Não há como demonstrar, a partir das Escrituras, que os santos que morreram podem conhecer nossas orações e, portanto, interceder a Deus por nós. Teólogos católicos romanos têm proposto meras conjecturas: que nossas orações são comunicadas a eles pelos anjos; ou que os santos são como os anjos, que podem viajar em velocidades miraculosas, de onde se infere que possuem, em certo sentido, uma onipresença; ou que os santos são informados pelo próprio Deus; ou que não sabem tudo, mas têm uma ideia geral das nossas necessidades.
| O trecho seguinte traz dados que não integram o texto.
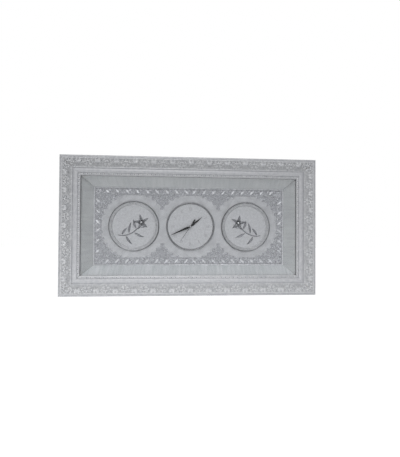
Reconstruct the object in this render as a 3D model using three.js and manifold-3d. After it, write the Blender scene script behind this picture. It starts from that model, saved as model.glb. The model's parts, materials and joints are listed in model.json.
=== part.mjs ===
// A long wall clock in a deep mitred frame: a dial between two medallions on an openwork panel behind glass.
// Millimetres. Built as seen from the front: x to the right, y up, z from the wall to the viewer.
// The last lines turn it so that z is up and the front faces -Y.
import * as THREE from "three";
import { mergeVertices } from "three/addons/utils/BufferGeometryUtils.js";
import Module from "manifold-3d";

const wasm = await Module();
wasm.setup();

// Frame
const frameWidth = 870;
const frameHeight = 470;
const mouldingWidth = 68;
const mouldingDepth = 77;
const sightRecess = 13;
const lipDepth = 4;
const rebateWidth = 7;
const mitreGap = 0.15;
const backInset = 13.6;

// Stack behind the lip
const glassThickness = 2;
const panelThickness = 3;
const boardThickness = 3;
const boardPlay = 1;
const spacerWidth = 8;
const spacerDepth = 16.5;
const linerWidth = 29.5;
const linerThickness = 3;
const linerLap = 1;

// Openwork panel
const laceThickness = 2.5;
const lacePlay = 0.5;
const laceBorder = 26.5;
const fieldHeightShare = 0.4104;
const fieldWidthShare = 0.16675;
const laceBar = 2;
const leafPitch = 17.5;
const leafWidth = 9;
const leafLength = 21;
const fanPitch = 14;
const fanRow = 9.2;

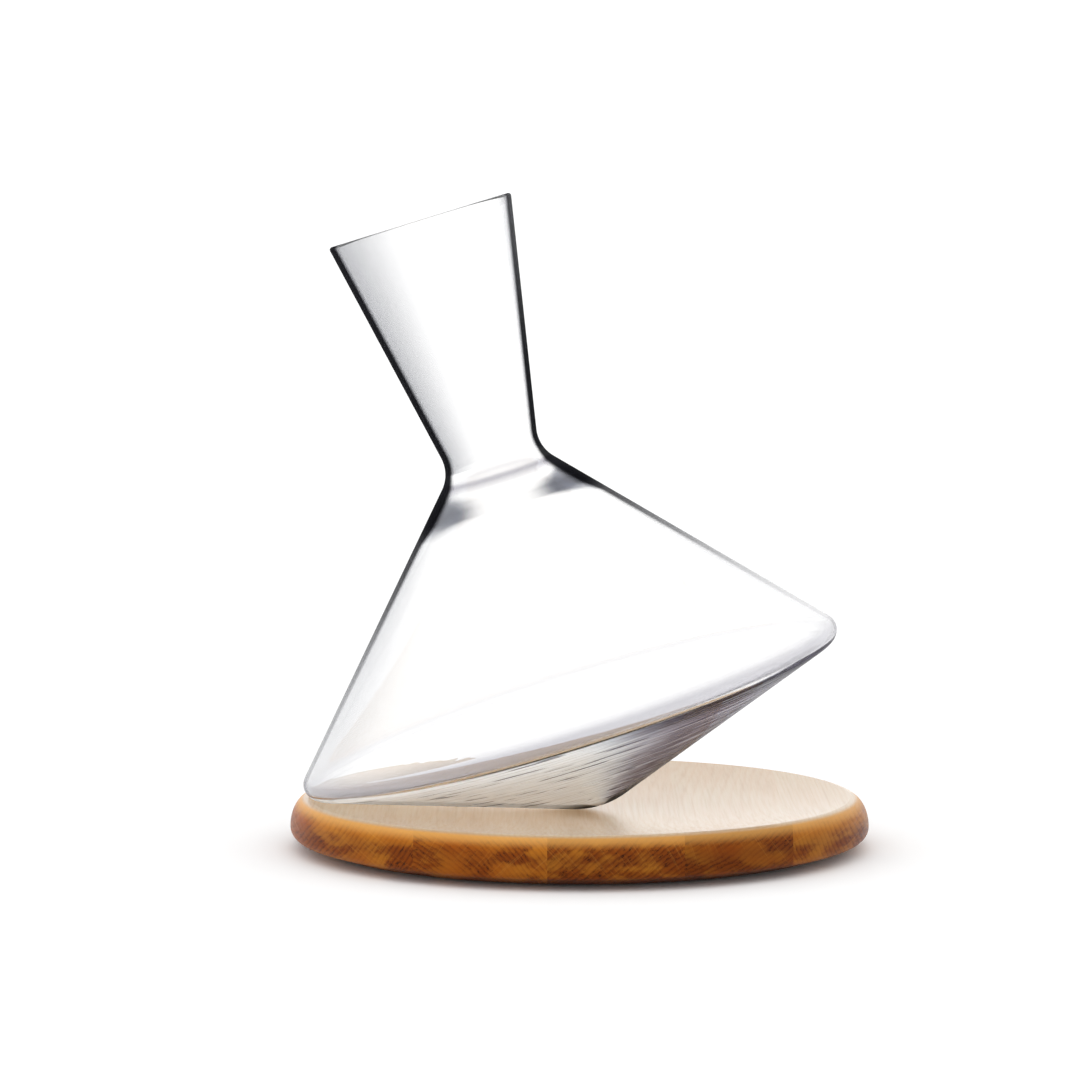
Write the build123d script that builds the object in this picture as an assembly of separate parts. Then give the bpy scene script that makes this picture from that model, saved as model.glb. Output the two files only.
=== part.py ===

Por outro lado, embora não haja nada estranho na ideia de que os anjos e os bem-aventurados, apesar de não terem qualquer contato com o mundo dos vivos, fazem intercessões pelas pessoas que estão na terra, a Escritura nunca pronuncia uma única palavra sobre essa intercessão.
Conclusão
Adentramos no grande tema relacionado ao Estado Intermediário, mas, por ora, discutimos apenas sobre o estado de (in)consciência das almas dos que morreram (quando tratamos da doutrina do sono da alma) e sobre a (im)possibilidade de contato dos mortos com os vivos. Estamos prontos, pois, para seguirmos nossa abordagem da Escatologia Bíblica e verificarmos o que as Escrituras ensinam sobre a condição de vida e as relações travadas na existência após a morte. É o faremos no próximo estudo.
1 Bavinck aborda no quinto tópico do Capítulo 13 do Volume 4 o tema da “corporeidade intermediária” (p. 624-626), negando essa possibilidade: “Conhecemos apenas espírito e matéria. Uma “corporeidade imaterial” é uma contradição que foi desafortunadamente assimilada da teosofia na teologia cristã e tenta, em vão, conciliar o falso dualismo entre espírito e matéria, tese e antítese”.